Monitoring a municipal wastewater treatment process using a trend analysis.

New monitoring methods are required to enhance the operation of a wastewater treatment process and to meet the constantly tightening regulations for the effluent discharges. An on-line optical monitoring device, that analyses the morphological parameters of the flocs, has been shown to be a potential tool for assessing the wastewater quality and the state of the activated sludge process. In this paper, the earlier presented trend analysis method is applied to the operating conditions, the treatment results and the optical monitoring variables of a full-scale biological wastewater treatment process. The trend episodes and the deviation indices resulted from the trend analysis provide warning of the changes in the monitored variables and the received information can be used as assistance in the treatment process operation and avoiding harmful environmental risks.

Modelling effluent quality based on a real-time optical monitoring of the wastewater treatment process.

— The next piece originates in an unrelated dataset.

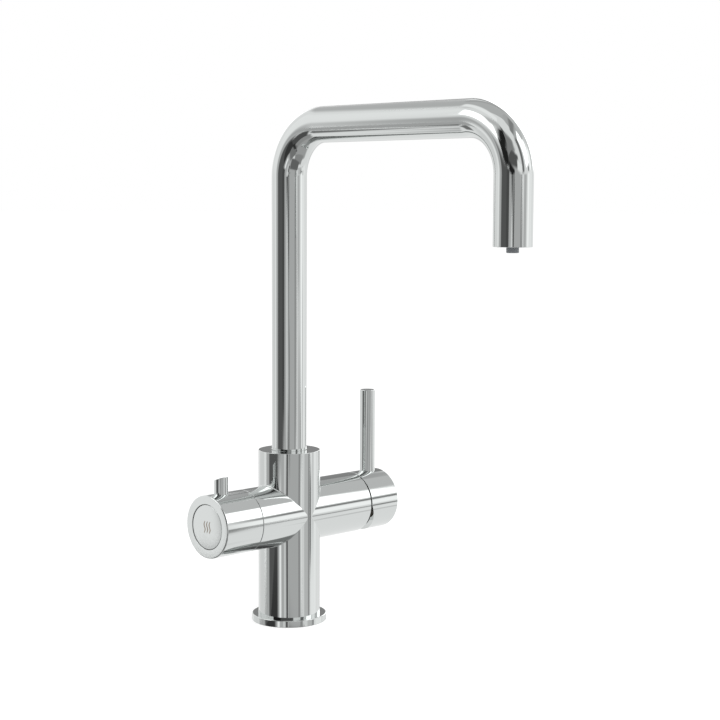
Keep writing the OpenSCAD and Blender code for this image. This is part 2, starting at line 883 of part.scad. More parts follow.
module valve_body() {
    color(brass)
        boiling_side()
            difference() {
                union() {
                    rod_x(valve_start, collar_end + past, valve_thread_r - seat_gap);
                    translate([collar_end, 0, arm_z])
                        rotate([0, 90, 0])
                            cylinder(r = hex_corner_r, h = hex_t, $fn = 6);
                    rod_x(hex_end - past, guide_end, guide_r);
                }
                rod_x(valve_seat - past, foot_end_u + slip, valve_bore_r);
                rod_x(foot_end_u, guide_end + past, shaft_r + run_gap);
                translate([window_u, 0, arm_z])
                    for (turn = [0, 90])
                        rotate([turn, 0, 0])
                            translate([0, 0, -valve_thread_r - past])
                                cylinder(r = window_hole_r, h = 2 * (valve_thread_r + past));
            }
}

module valve_seat_seal() {
    seal_wall = 2.1;
    seal_r = valve_bore_r - run_gap;
    color(rubber)
        boiling_side()
            ring_x(valve_start, fixed_u, seal_r, seal_r - seal_wall);
}

// Half the discs' windows are closed by a quarter turn
module boiling_fixed_disc() {
    color(ceramic)
        boiling_side()
            difference() {
                rod_x(fixed_u, fixed_u + valve_disc_t, valve_bore_r - run_gap);
                for (side = [-1, 1])
                    rod_x(fixed_u - past, moving_u + past, disc_window_r, side * disc_window_at);
            }
}

module boiling_moving_disc() {
    color(ceramic)
        boiling_side()
            difference() {
                rod_x(moving_u, foot_u, valve_bore_r - slip);
                for (side = [-1, 1]) {
                    rod_x(moving_u - past, foot_u + past, disc_window_r, 0, side * disc_window_at);
                    translate([dog_u, side * dog_at - dog_w / 2 - run_gap,
                               arm_z - dog_h / 2 - run_gap])
                        cube([foot_u - dog_u + past, dog_w + 2 * run_gap, dog_h + 2 * run_gap]);
                }
            }
}

module boiling_spindle() {
    dog_gap = 0.2;
    ring_groove_half = 0.75;
    ring_groove_r = shaft_r - 2 * spindle_ring_r + 0.03;
    color(brass)
        boiling_side()
            difference() {
                union() {
                    rod_x(foot_plate_u, foot_end_u, valve_bore_r - slip);
                    for (side = [-1, 1])
                        intersection() {
                            translate([dog_u + dog_gap, side * dog_at - dog_w / 2,
                                       arm_z - dog_h / 2])
                                cube([foot_plate_u - dog_u - dog_gap + past, dog_w, dog_h]);
                            rod_x(foot_u - past, foot_end_u, valve_bore_r - slip);
                        }
                    rod_x(foot_plate_u, web_u, shaft_r);
                    intersection() {
                        rod_x(web_u - past, spindle_end, spline_r);
                        translate([web_u - past, -spline_flat / 2, arm_z - spline_r])
                            cube([spindle_end - web_u + past, spline_flat, 2 * spline_r]);
                    }
                }
                for (u = spindle_ring_u)
                    ring_x(u - ring_groove_half, u + ring_groove_half, shaft_r + past,
                           ring_groove_r);
                ring_x(clip_u - seat_gap, clip_u + clip_t + seat_gap, shaft_r + past,
                       clip_groove_r);
                rod_x(web_u - 2, spindle_end + past, knob_screw_r + seat_gap);
            }
}

module spindle_o_rings() {
    color(rubber)
        boiling_side()
            for (u = spindle_ring_u)
                translate([u, 0, arm_z])
                    rotate([0, 90, 0])
                        rotate_extrude()
                            translate([shaft_r + seat_gap - spindle_ring_r, 0])
                                circle(r = spindle_ring_r);
}

// Open clip that holds the spindle in its guide
module spindle_clip() {
    mouth = 4;
    color(steel)
        boiling_side()
            difference() {
                ring_x(clip_u, clip_u + clip_t, guide_r - edge, clip_groove_r + touch_gap);
                translate([clip_u - past, -mouth / 2, arm_z - guide_r - past])
                    cube([clip_t + 2 * past, mouth, guide_r + past]);
            }
}

// Fixed collar whose curved slot takes the long post and stops the knob at both ends
module stop_collar() {
    slot_r = post_r + slip;
    rim_gap = 0.5;
    color(steel)
        boiling_side()
            difference() {
                ring_x(boiling_arm_l, collar_end, knob_cavity_r - rim_gap,
                       valve_thread_r + run_gap);
                translate([boiling_arm_l - past, 0, arm_z])
                    rotate([0, 90, 0])
                        rotate([0, 0, post_angles[0] + 90])
                            rotate_extrude(angle = knob_turn_deg)
                                translate([post_at - slot_r, 0])
                                    square([2 * slot_r, collar_t + 2 * past]);
                for (a = [post_angles[0], post_angles[0] + knob_turn_deg])
                    rod_x(boiling_arm_l - past, collar_end + past, slot_r,
                          post_at * cos(a), post_at * sin(a));
            }
}

// ---- Boiling knob ----

module boiling_knob() {
    color(chrome)
        boiling_side()
            difference() {
                turned_x([[0, knob_start], [knob_r - thin_edge, knob_start],
                          [knob_r, knob_start + thin_edge], [knob_r, knob_face - edge],
                          [knob_r - edge, knob_face], [0, knob_face]]);
                rod_x(knob_start - past, web_u, knob_cavity_r);
                ring_x(web_end, knob_face + past, button_bore_r, boss_r);
                rod_x(boss_end, knob_face + past, button_bore_r);
                translate([knob_face - thin_edge, 0, arm_z])
                    rotate([0, 90, 0])
                        cylinder(r1 = button_bore_r, r2 = button_bore_r + thin_edge + past,
                                 h = thin_edge + past);
                intersection() {
                    rod_x(web_u - past, spindle_end + run_gap, spline_r + seat_gap);
                    translate([web_u - past, -spline_flat / 2 - seat_gap, arm_z - boss_r])
                        cube([boss_end, spline_flat + 2 * seat_gap, 2 * boss_r]);
                }
                rod_x(spindle_end, boss_end + past, knob_screw_r + slip);
                for (a = post_angles)
                    rod_x(web_u - past, web_end + past, post_r + run_gap,
                          post_at * cos(a), post_at * sin(a));
                rod_z(arm_z + knob_r - grip_stub_l - slip, arm_z + knob_r + past,
                      grip_stub_r + seat_gap, grip_u);
            }
}

module knob_screw() {
    socket_r = 1.4;
    socket_l = 1.4;
    color(steel)
        boiling_side()
            difference() {
                union() {
                    rod_x(web_u, boss_end + past, knob_screw_r);
                    rod_x(boss_end, boss_end + screw_head_t, screw_head_r);
                }
                translate([boss_end + screw_head_t - socket_l, 0, arm_z])
                    rotate([0, 90, 0])
                        cylinder(r = socket_r, h = socket_l + past, $fn = 6);
            }
}

// The grip pin is highest towards the user, and its foot fits the knob's round
module grip_pin() {
    tall = arm_z + knob_r + grip_h;
    color(chrome)
        boiling_side()
            union() {
                difference() {
                    rod_z(arm_z, tall + grip_r, grip_r, grip_u);
                    rod_x(grip_u - grip_r - past, grip_u + grip_r + past, knob_r + touch_gap);
                    translate([grip_u, 0, tall])
                        rotate([-grip_slope_deg, 0, 0])
                            translate([-2 * grip_r, -2 * grip_r, 0])
                                cube([4 * grip_r, 4 * grip_r, 4 * grip_r]);
                }
                rod_z(arm_z + knob_r - grip_stub_l, arm_z + knob_r + past, grip_stub_r, grip_u);
            }
}

module safety_button() {
    crown_steps = 8;
    spring_cup_l = 1.8;
    spring_cup_r = spring_r - 1;
    spring_cup_wall = 1;
    dome_r = (button_r * button_r + crown * crown) / (2 * crown);
    dome = [for (i = [crown_steps : -1 : 1])
                let (r = (button_r - thin_edge) * i / crown_steps)
                    [r, button_edge_u + crown - dome_r + sqrt(dome_r * dome_r - r * r)]];
    color(chrome)
        boiling_side() {
            turned_x(concat([[0, button_back_u], [button_r, button_back_u],
                             [button_r, button_edge_u - thin_edge]], dome,
                            [[0, dome[crown_steps - 1][1]]]));
            ring_x(button_back_u - spring_cup_l, button_back_u + past, spring_cup_r,
                   spring_cup_r - spring_cup_wall);
            for (i = [0 : len(post_angles) - 1])
                rod_x(i == 0 ? post_tip : short_post_tip, button_back_u + past, post_r,
                      post_at * cos(post_angles[i]), post_at * sin(post_angles[i]));
        }
}

// Push-on washers behind the web that keep the button in
module button_clips() {
    color(steel)
        boiling_side()
            for (a = post_angles)
                ring_x(web_u - slip - post_clip_t, web_u - slip, post_clip_r, post_r + touch_gap,
                       post_at * cos(a), post_at * sin(a));
}

function spring_at(i) =
    let (n = spring_turns * spring_steps,
         low = web_end + spring_wire_r + seat_gap,
         high = button_back_u - spring_wire_r - seat_gap)
        [low + (high - low) * i / n, 360 * i / spring_steps];

// Ring number i of the spring's wire, as points about the knob's axis
function spring_ring(i) =
    let (u = spring_at(i)[0], a = spring_at(i)[1])
        [for (s = [0 : spring_sides - 1])
            let (t = 360 * s / spring_sides, r = spring_r + spring_wire_r * cos(t))
                [u + spring_wire_r * sin(t), r * cos(a), r * sin(a)]];

module button_spring() {
    n = spring_turns * spring_steps;
    points = [for (i = [0 : n]) each spring_ring(i)];
    side_faces = [for (i = [0 : n - 1], s = [0 : spring_sides - 1])
        let (a = i * spring_sides + s,
             b = i * spring_sides + (s + 1) % spring_sides)
            each [[a, b, a + spring_sides], [b, b + spring_sides, a + spring_sides]]];
    end_faces = [[for (s = [spring_sides - 1 : -1 : 0]) s],
                 [for (s = [0 : spring_sides - 1]) n * spring_sides + s]];
    color(steel)
        boiling_side()
            translate([0, 0, arm_z])
                polyhedron(points = points, faces = concat(side_faces, end_faces));
}

base_flange();
base_gasket();
body_casting();
spout_tube();
spout_tail();
upper_swivel_bush();
lower_swivel_bush();
spout_o_rings();
spout_grub_screw();
boiling_tube();
boiling_tube_seal();
outlet_insert();
outlet_o_ring();
aerator_screen();
outlet_nozzle();
port_seals();
cartridge_base();
cartridge_housing();
cartridge_nut();
mixer_fixed_disc();
mixer_moving_disc();
disc_carrier();
cartridge_rotor();
stem_pin();
mixer_stem();
mixer_cap();
mixer_lever();
lever_grub_screw();
valve_body();
valve_seat_seal();
boiling_fixed_disc();
boiling_moving_disc();
boiling_spindle();
spindle_o_rings();
spindle_clip();
stop_collar();
boiling_knob();
knob_screw();
grip_pin();
safety_button();
button_clips();
button_spring();
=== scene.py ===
"""Looks of a boiling water tap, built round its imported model.

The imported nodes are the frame. Each piece here sits where its node sits, in metres, and rides
on that node's body. The outer chrome is modelled again with rounded edges and filleted
junctions, and the works inside keep their nodes and get a finish each.
"""

import json
import logging
from collections.abc import Callable, Sequence
from dataclasses import dataclass
from enum import Enum
from math import asin, atan2, cos, hypot, pi, radians, sin, sqrt, tan

import bmesh
import bpy
from mathutils import Matrix, Quaternion, Vector


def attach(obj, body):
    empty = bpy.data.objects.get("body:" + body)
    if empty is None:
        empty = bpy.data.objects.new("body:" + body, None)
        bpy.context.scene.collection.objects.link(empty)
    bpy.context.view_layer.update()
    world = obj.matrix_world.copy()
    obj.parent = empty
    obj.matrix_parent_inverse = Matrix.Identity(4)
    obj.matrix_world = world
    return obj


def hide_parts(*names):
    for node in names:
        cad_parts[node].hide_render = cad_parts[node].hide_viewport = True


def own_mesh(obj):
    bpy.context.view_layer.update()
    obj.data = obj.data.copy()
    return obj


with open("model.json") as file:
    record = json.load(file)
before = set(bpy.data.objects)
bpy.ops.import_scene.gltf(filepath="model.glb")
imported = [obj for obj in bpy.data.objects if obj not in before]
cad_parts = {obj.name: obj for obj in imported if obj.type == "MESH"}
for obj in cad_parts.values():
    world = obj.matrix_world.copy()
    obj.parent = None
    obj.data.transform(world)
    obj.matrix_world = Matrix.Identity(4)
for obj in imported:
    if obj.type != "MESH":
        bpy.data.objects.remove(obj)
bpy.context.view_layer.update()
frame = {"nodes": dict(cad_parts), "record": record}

log = logging.getLogger("tap")

MM = 0.001
SIDES = 160          # facets round a turned piece
FINE_SIDES = 64      # facets round a pin or a hole
SAME = 1e-4          # two places closer than this, in millimetres, are one
SHARP_DEG = 32.0     # a fold steeper than this stays a hard edge
RIM_DEG = 50.0       # a fold steeper than this is a rim, to be rounded
WHITE = (1.0, 1.0, 1.0, 1.0)

Colour = tuple[float, float, float, float]
Mesh, Vert, Edge, Face = bmesh.types.BMesh, bmesh.types.BMVert, bmesh.types.BMEdge, bmesh.types.BMFace
Thing = bpy.types.Object
Tree, Node, Socket = bpy.types.NodeTree, bpy.types.Node, bpy.types.NodeSocket


class Slot(Enum):
    """The record's material slots."""

    CHROME = "polished_chrome"
    BRASS = "machined_brass"
    STEEL = "stainless_steel"
    RUBBER = "seal_rubber"
    WHITE = "white_plastic"
    GREY = "grey_plastic"
    BLACK = "black_plastic"
    CERAMIC = "ceramic_disc"


class Body(Enum):
    """The bodies that move as one."""

    FIXED = "body"
    SPOUT = "spout"
    HANDLE = "mixer_handle"
    KNOB = "knob"
    BUTTON = "button"


class Join(Enum):
    """How two closed shapes are put together."""

    ADD = "UNION"
    CUT = "DIFFERENCE"


# ---- Finishes ----


def linear(hex_colour: str) -> Colour:
    """Turn an sRGB colour into the linear one that shaders take.

    Args:
        hex_colour: The colour as "#rrggbb".

    Returns:
        Linear red, green and blue, and an alpha of 1.
    """
    steps = [int(hex_colour[i : i + 2], 16) / 255 for i in (1, 3, 5)]
    red, green, blue = (s / 12.92 if s <= 0.04045 else ((s + 0.055) / 1.055) ** 2.4 for s in steps)
    return red, green, blue, 1.0


def bare_tree(owner: bpy.types.ID) -> Tree:
    """Switch a material or world to nodes, and return its tree with nothing in it."""
    owner.use_nodes = True
    owner.node_tree.nodes.clear()
    return owner.node_tree


def add_node(tree: Tree, kind: str, settings: dict | None = None, links: dict | None = None) -> Node:
    """Add a node with its settings and links.

    Args:
        tree: The node tree to add to.
        kind: The node's type, as Blender names it after "ShaderNode".
        settings: Values by input name or number, or by the node's own property.
        links: Output sockets by the name or number of the input that they go to.

    Returns:
        The new node.
    """
    node = tree.nodes.new("ShaderNode" + kind)
    for key, value in (settings or {}).items():
        if isinstance(key, int) or key in node.inputs:
            node.inputs[key].default_value = value
        else:
            setattr(node, key, value)
    for key, source in (links or {}).items():
        tree.links.new(source, node.inputs[key])
    return node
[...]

A novel optical monitoring device was used for imaging an activated sludge process in situ during a period of over one year. In this study, the dependencies between the results of image analysis and the process measurements were studied, and the optical monitoring results were utilized to predict the important quality parameters for the wastewater treatment process efficiency: suspended solids, biological oxygen demand, chemical oxygen demand, total nitrogen and total phosphorous in biologically treated wastewater. The optimal subsets of variables for each model were searched using five variable selection methods. It was shown that online optical analysis results have clear dependencies on some process variables and the purification result. The model based on optical monitoring and process variables from the early stage of the treatment process can be used to predict the levels of important quality parameters, and to show the quality of the biologically treated wastewater hours in advance. This study confirms that the optical monitoring method is a valuable tool for monitoring a wastewater treatment process and receiving new information in real time. Combined with predictive modelling, it has the potential to be used in process control, keeping the process in a stable operating condition and avoiding environmental risks.

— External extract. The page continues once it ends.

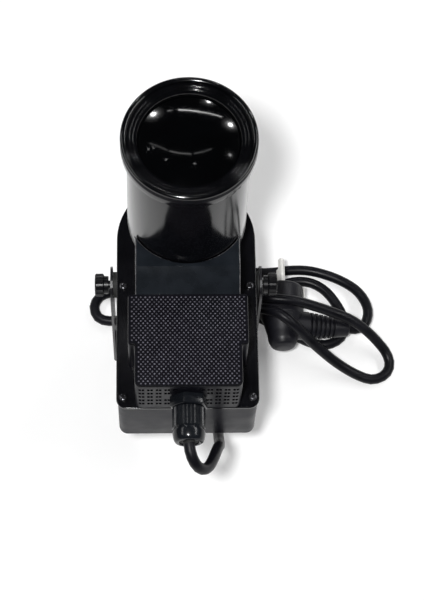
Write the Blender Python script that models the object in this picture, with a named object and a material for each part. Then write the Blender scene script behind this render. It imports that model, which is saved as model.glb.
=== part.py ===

Real-time optical monitoring of the wastewater treatment process.

One activated sludge process line was optically monitored in situ by a novel image analysis equipment. The results of the image analysis were studied to find out dependencies to the process variables of the wastewater treatment plant (WWTP) and to the quality of the treated wastewater. The quality parameter of the treated wastewater, suspended solids, was modelled using the image analysis results. The model can be used for evaluating the performance of the WWTP and for the better control for stable effluent quality. It was shown that the results of the online optical monitoring reveal useful information from the process and can be used in forecasting the quality of biologically treated wastewater. The optical monitoring method together with process measurements has an important role in keeping the process in stable operating conditions and avoiding environmental risks.